Take the records underneath and set them down exactly.

# Material for the task:

+++

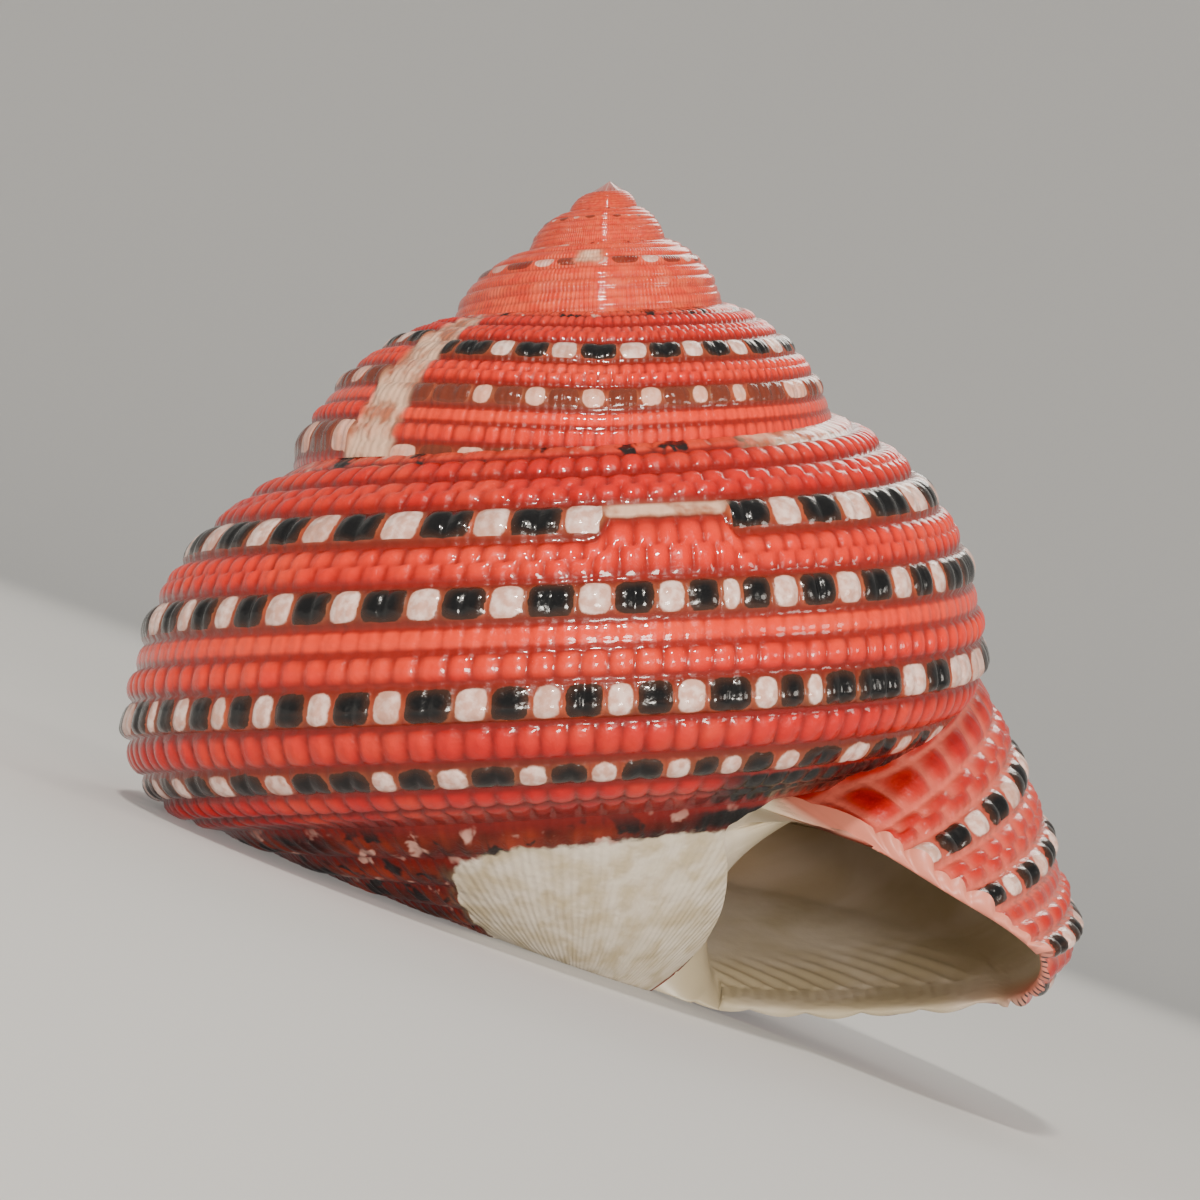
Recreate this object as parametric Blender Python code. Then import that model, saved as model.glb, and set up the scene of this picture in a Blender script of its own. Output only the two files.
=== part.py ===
# Top shell of the strawberry kind: one right-handed coil with corded whorls
# Lengths in millimetres until the mesh is written, growth in turns of the coil.
# Turn 0 crosses the front of the last whorl, the lip stands near turn 0.87.

from bisect import bisect_right
from math import cos, radians, sin

import bmesh
import bpy
from mathutils import Matrix, Vector

for item in list(bpy.data.objects):
    bpy.data.objects.remove(item, do_unlink=True)

MM = 0.001
COLUMNS = 52
FRONT_AZIMUTH = radians(-91)
WOUND_COLUMNS = 272
LIP_TURN = 0.87

# Whorl sizes at a few turns: radius and drop of the suture, radius and drop of
# the widest cord, swell of the flank, size of the lower flank, drop and radius
# of the base at the middle. Drops start where an unworn tip would be.
TURNS = (-1.0, -0.75, -0.25, 0.0, 0.25, 0.5, 0.75, 0.87)
SUTURE_R = (3.07, 3.35, 4.85, 5.63, 6.60, 7.25, 8.00, 7.12)
SUTURE_DROP = (2.99, 3.26, 4.68, 5.69, 6.62, 8.24, 10.02, 12.65)
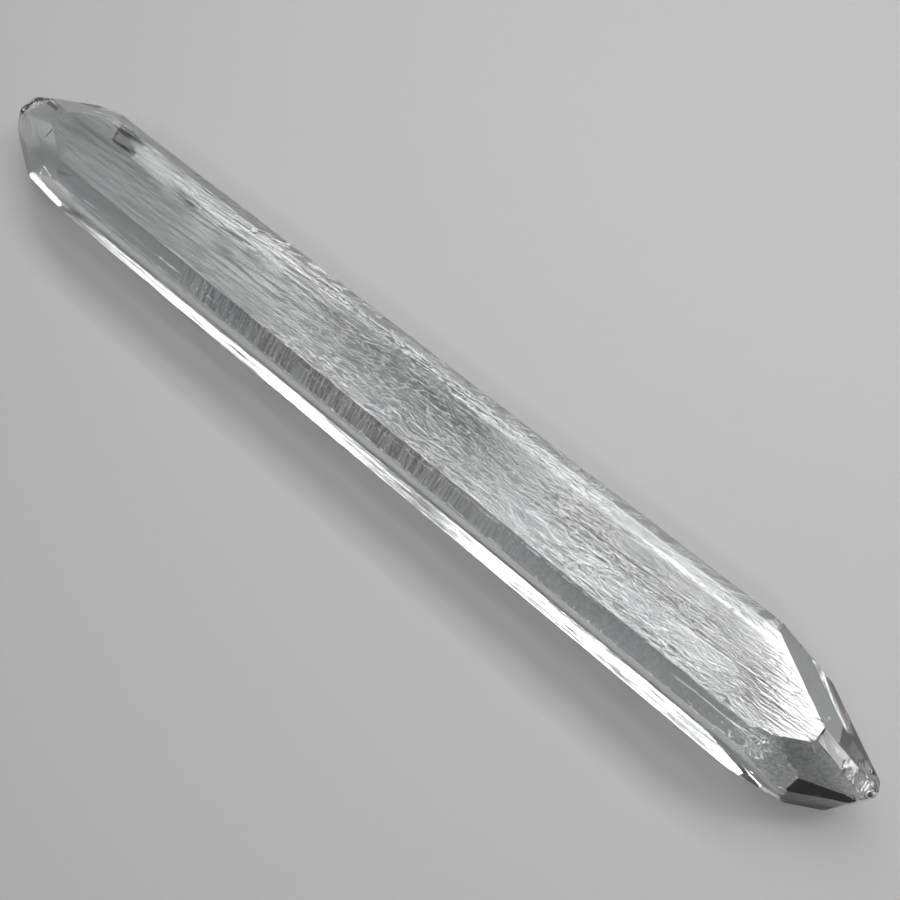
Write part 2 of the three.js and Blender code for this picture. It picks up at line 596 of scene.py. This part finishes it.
# The kinds of pattern: a texture and its settings
bands = {"wood_type": "BANDNOISE", "noise_scale": 0.5, "turbulence": 6}
patternKinds = {
    "clouds": ("CLOUDS", {"noise_scale": 1, "noise_depth": 2}),
    "cells": ("CLOUDS", {"noise_scale": 1, "noise_depth": 1, "noise_basis": "VORONOI_F2_F1"}),
    "waves": ("WOOD", {"noise_basis_2": "SIN", **bands}),
    "saw": ("WOOD", {"noise_basis_2": "SAW", **bands}),
}


def ramp(value, low, high):
    share = max(0, min(1, (value - low) / (high - low)))
    return share * share * (3 - 2 * share)


def onUpperBevel(normal):
    return 0.5 < normal.z < 0.9 and abs(normal.x) < 0.1


def onSide(normal):
    return abs(normal.z) < 0.5 and abs(normal.x) < 0.1


def onEnd(normal):
    return abs(normal.x) > 0.2


flatness = 0.97  # how nearly upright a normal is on the two broad faces
steepStrip = faceNormal(-60, 75)
seedLine = {"level": 13.4, "halfWidth": 0.15}


def nearSeedLine(at):
    return max(0, 1 - abs(at.z - seedLine["level"]) / seedLine["halfWidth"])


# The rough inside of a scoop: near enough to its middle, and far enough below the face it is on
scoopValues = {"reach": 0.62, "spare": 0.4, "below": -0.16, "topLevel": 25.6}
scoopNormals = [faceNormal(*s["face"]) for s in chipValues["scoops"]]


def inScoop(at, v=scoopValues):
    if at.z >= v["topLevel"]:
        return False
    for s, normal in zip(chipValues["scoops"], scoopNormals):
        away = at - Vector(s["at"])
        isNear = away.length < s["across"] * v["reach"] + v["spare"]
        if isNear and away.dot(normal) < v["below"] * s["deep"]:
            return True
    return False


# How fully a vertex is in each region, from its place in millimetres and its normal
regions = {
    "top": lambda at, normal: normal.z > flatness,
    "bottom": lambda at, normal: normal.z < -flatness,
    "nearBevel": lambda at, normal: onUpperBevel(normal) and at.y < 0,
    "farBevel": lambda at, normal: onUpperBevel(normal) and at.y > 0,
    "side": lambda at, normal: onSide(normal),
    "seedLine": lambda at, normal: onSide(normal) * nearSeedLine(at),
    "end": lambda at, normal: onEnd(normal),
    "nearRhombs": lambda at, normal: onEnd(normal) and at.x > 0 and normal.y < -0.5,
    "farEnd": lambda at, normal: onEnd(normal) and at.y > 2 and normal.z > -0.1,
    "steepStrip": lambda at, normal: ramp(normal.dot(steepStrip), 0.97, 0.99),
    "scoops": lambda at, normal: inScoop(at),
}


def reliefShare(areas, at, normal):
    total = 0.0
    for region, share, *fades in areas:
        share = share * regions[region](at, normal)
        if share > 0:
            for axis, low, high, before, after in fades:
                share *= before + (after - before) * ramp(getattr(at, axis), low, high)
            total += share
    return total


def addPattern(v):
    deselectAll()
    bpy.ops.object.empty_add(rotation=(0, 0, math.radians(v.get("turn", 0))))
    pattern = bpy.context.object
    pattern.scale = [s * mm for s in v["stretch"]]
    kind, settings = patternKinds[v["kind"]]
    texture = bpy.data.textures.new(v["name"], type=kind)
    for key, value in settings.items():
        setattr(texture, key, value)
    return pattern, texture


def addRelief(piece, v):
    mesh = piece.data
    shares = [reliefShare(v["areas"], vertex.co / mm, vertex.normal) for vertex in mesh.vertices]
    group = piece.vertex_groups.new(name=v["name"])
    for i, share in enumerate(shares):
        if share > 0:
            group.add([i], share, "REPLACE")
    if v.get("masked"):
        mask = mesh.attributes.new(v["name"] + "Mask", "FLOAT", "POINT")
        mask.data.foreach_set("value", shares)
    isPlain = v["kind"] == "plain"
    if not isPlain:
        pattern, texture = addPattern(v)
    bpy.context.view_layer.objects.active = piece
    bpy.ops.object.modifier_add(type="DISPLACE")
    relief = piece.modifiers[-1]
    relief.vertex_group = v["name"]
    relief.mid_level = 0 if isPlain else 1
    relief.strength = (-v["depth"] if isPlain else v["depth"]) * mm
    if not isPlain:
        relief.texture = texture
        relief.texture_coords = "OBJECT"
        relief.texture_coords_object = pattern
    bpy.ops.object.modifier_apply(modifier=relief.name)
    piece.vertex_groups.remove(piece.vertex_groups[v["name"]])
    if not isPlain:
        bpy.data.objects.remove(pattern)
        bpy.data.textures.remove(texture)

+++

# Correct answer:
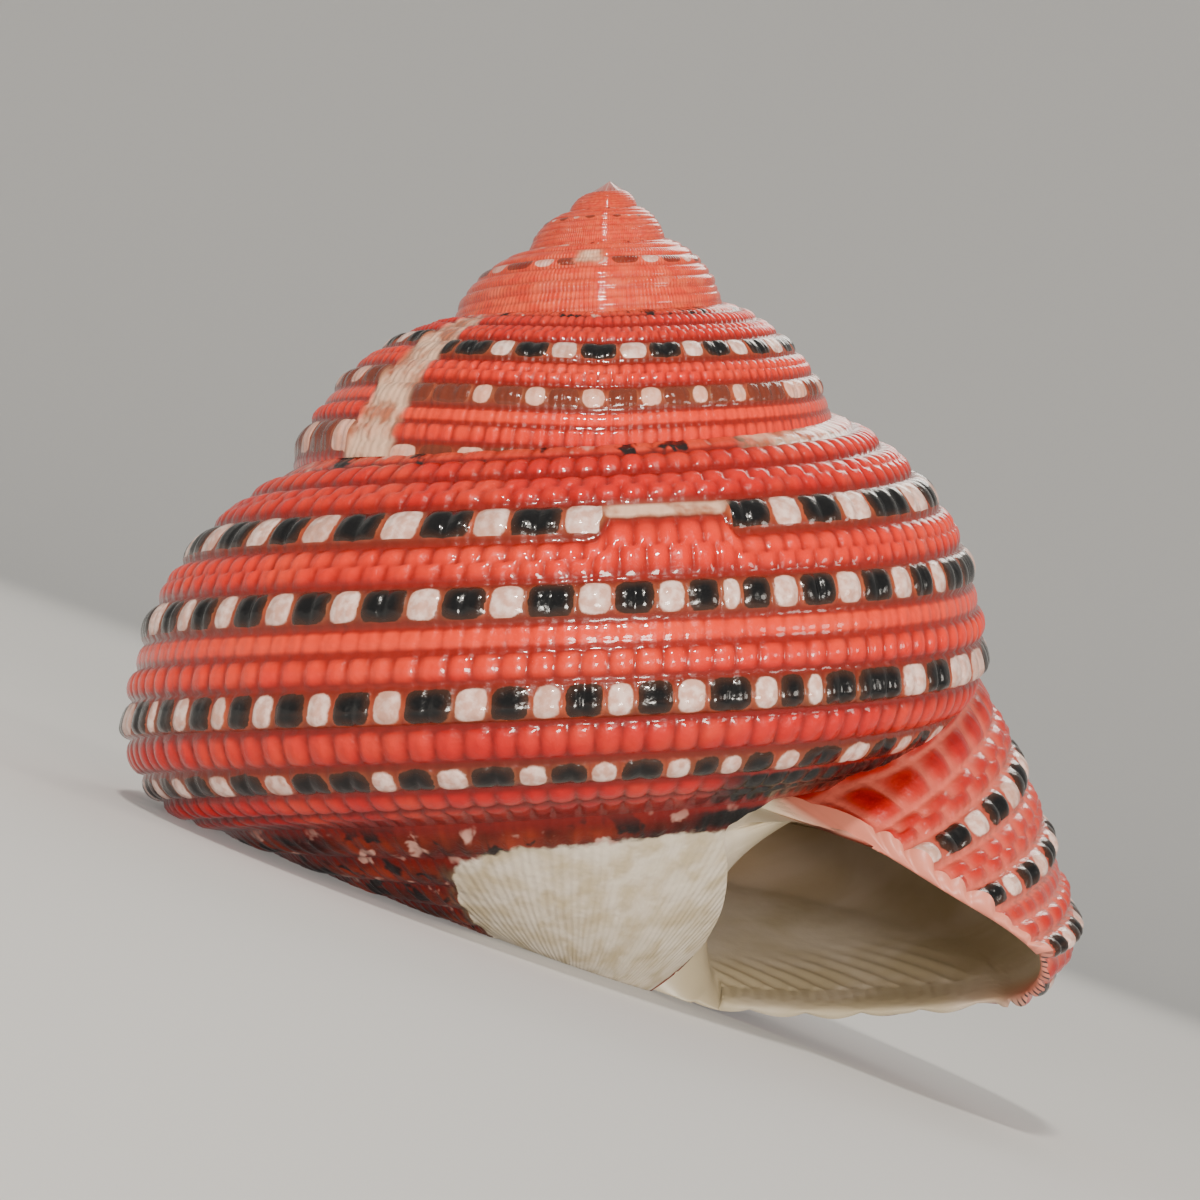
Recreate this object as parametric Blender Python code. Then import that model, saved as model.glb, and set up the scene of this picture in a Blender script of its own. Output only the two files.
=== part.py ===
# Top shell of the strawberry kind: one right-handed coil with corded whorls
# Lengths in millimetres until the mesh is written, growth in turns of the coil.
# Turn 0 crosses the front of the last whorl, the lip stands near turn 0.87.

from bisect import bisect_right
from math import cos, radians, sin

import bmesh
import bpy
from mathutils import Matrix, Vector

for item in list(bpy.data.objects):
    bpy.data.objects.remove(item, do_unlink=True)

MM = 0.001
COLUMNS = 52
FRONT_AZIMUTH = radians(-91)
WOUND_COLUMNS = 272
LIP_TURN = 0.87

# Whorl sizes at a few turns: radius and drop of the suture, radius and drop of
# the widest cord, swell of the flank, size of the lower flank, drop and radius
# of the base at the middle. Drops start where an unworn tip would be.
TURNS = (-1.0, -0.75, -0.25, 0.0, 0.25, 0.5, 0.75, 0.87)
SUTURE_R = (3.07, 3.35, 4.85, 5.63, 6.60, 7.25, 8.00, 7.12)
SUTURE_DROP = (2.99, 3.26, 4.68, 5.69, 6.62, 8.24, 10.02, 12.65)
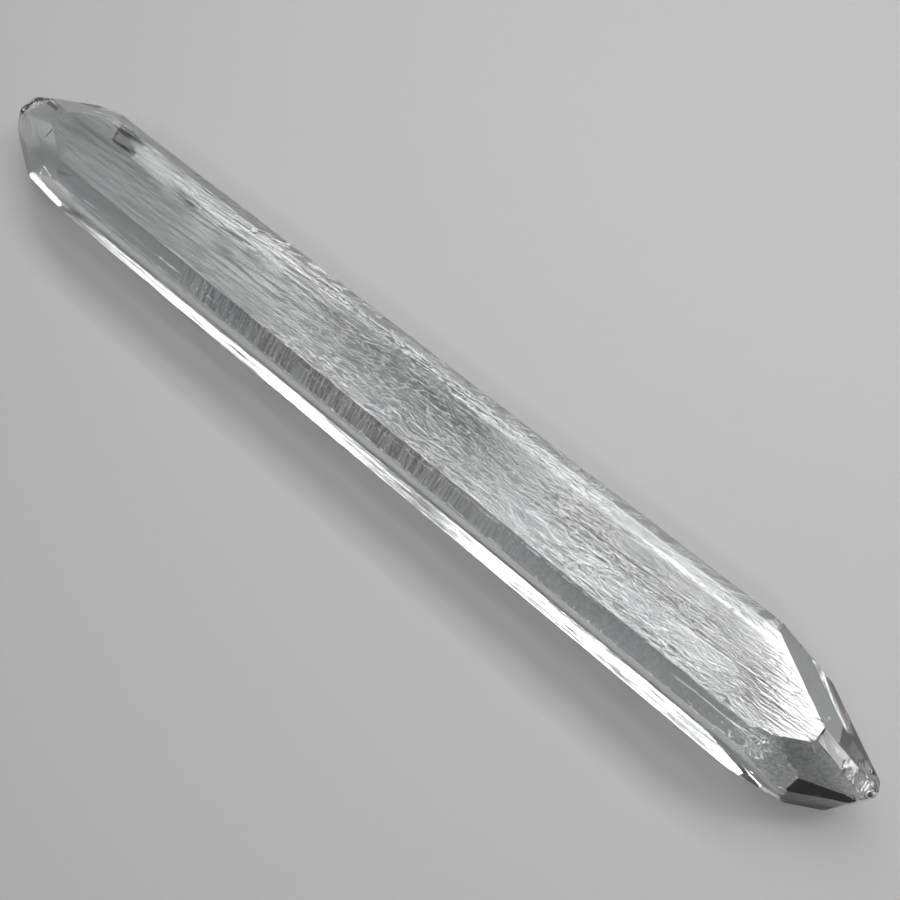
Write part 2 of the three.js and Blender code for this picture. It picks up at line 596 of scene.py. This part finishes it.
# The kinds of pattern: a texture and its settings
bands = {"wood_type": "BANDNOISE", "noise_scale": 0.5, "turbulence": 6}
patternKinds = {
    "clouds": ("CLOUDS", {"noise_scale": 1, "noise_depth": 2}),
    "cells": ("CLOUDS", {"noise_scale": 1, "noise_depth": 1, "noise_basis": "VORONOI_F2_F1"}),
    "waves": ("WOOD", {"noise_basis_2": "SIN", **bands}),
    "saw": ("WOOD", {"noise_basis_2": "SAW", **bands}),
}


def ramp(value, low, high):
    share = max(0, min(1, (value - low) / (high - low)))
    return share * share * (3 - 2 * share)


def onUpperBevel(normal):
    return 0.5 < normal.z < 0.9 and abs(normal.x) < 0.1


def onSide(normal):
    return abs(normal.z) < 0.5 and abs(normal.x) < 0.1


def onEnd(normal):
    return abs(normal.x) > 0.2


flatness = 0.97  # how nearly upright a normal is on the two broad faces
steepStrip = faceNormal(-60, 75)
seedLine = {"level": 13.4, "halfWidth": 0.15}


def nearSeedLine(at):
    return max(0, 1 - abs(at.z - seedLine["level"]) / seedLine["halfWidth"])


# The rough inside of a scoop: near enough to its middle, and far enough below the face it is on
scoopValues = {"reach": 0.62, "spare": 0.4, "below": -0.16, "topLevel": 25.6}
scoopNormals = [faceNormal(*s["face"]) for s in chipValues["scoops"]]


def inScoop(at, v=scoopValues):
    if at.z >= v["topLevel"]:
        return False
    for s, normal in zip(chipValues["scoops"], scoopNormals):
        away = at - Vector(s["at"])
        isNear = away.length < s["across"] * v["reach"] + v["spare"]
        if isNear and away.dot(normal) < v["below"] * s["deep"]:
            return True
    return False


# How fully a vertex is in each region, from its place in millimetres and its normal
regions = {
    "top": lambda at, normal: normal.z > flatness,
    "bottom": lambda at, normal: normal.z < -flatness,
    "nearBevel": lambda at, normal: onUpperBevel(normal) and at.y < 0,
    "farBevel": lambda at, normal: onUpperBevel(normal) and at.y > 0,
    "side": lambda at, normal: onSide(normal),
    "seedLine": lambda at, normal: onSide(normal) * nearSeedLine(at),
    "end": lambda at, normal: onEnd(normal),
    "nearRhombs": lambda at, normal: onEnd(normal) and at.x > 0 and normal.y < -0.5,
    "farEnd": lambda at, normal: onEnd(normal) and at.y > 2 and normal.z > -0.1,
    "steepStrip": lambda at, normal: ramp(normal.dot(steepStrip), 0.97, 0.99),
    "scoops": lambda at, normal: inScoop(at),
}


def reliefShare(areas, at, normal):
    total = 0.0
    for region, share, *fades in areas:
        share = share * regions[region](at, normal)
        if share > 0:
            for axis, low, high, before, after in fades:
                share *= before + (after - before) * ramp(getattr(at, axis), low, high)
            total += share
    return total


def addPattern(v):
    deselectAll()
    bpy.ops.object.empty_add(rotation=(0, 0, math.radians(v.get("turn", 0))))
    pattern = bpy.context.object
    pattern.scale = [s * mm for s in v["stretch"]]
    kind, settings = patternKinds[v["kind"]]
    texture = bpy.data.textures.new(v["name"], type=kind)
    for key, value in settings.items():
        setattr(texture, key, value)
    return pattern, texture


def addRelief(piece, v):
    mesh = piece.data
    shares = [reliefShare(v["areas"], vertex.co / mm, vertex.normal) for vertex in mesh.vertices]
    group = piece.vertex_groups.new(name=v["name"])
    for i, share in enumerate(shares):
        if share > 0:
            group.add([i], share, "REPLACE")
    if v.get("masked"):
        mask = mesh.attributes.new(v["name"] + "Mask", "FLOAT", "POINT")
        mask.data.foreach_set("value", shares)
    isPlain = v["kind"] == "plain"
    if not isPlain:
        pattern, texture = addPattern(v)
    bpy.context.view_layer.objects.active = piece
    bpy.ops.object.modifier_add(type="DISPLACE")
    relief = piece.modifiers[-1]
    relief.vertex_group = v["name"]
    relief.mid_level = 0 if isPlain else 1
    relief.strength = (-v["depth"] if isPlain else v["depth"]) * mm
    if not isPlain:
        relief.texture = texture
        relief.texture_coords = "OBJECT"
        relief.texture_coords_object = pattern
    bpy.ops.object.modifier_apply(modifier=relief.name)
    piece.vertex_groups.remove(piece.vertex_groups[v["name"]])
    if not isPlain:
        bpy.data.objects.remove(pattern)
        bpy.data.textures.remove(texture)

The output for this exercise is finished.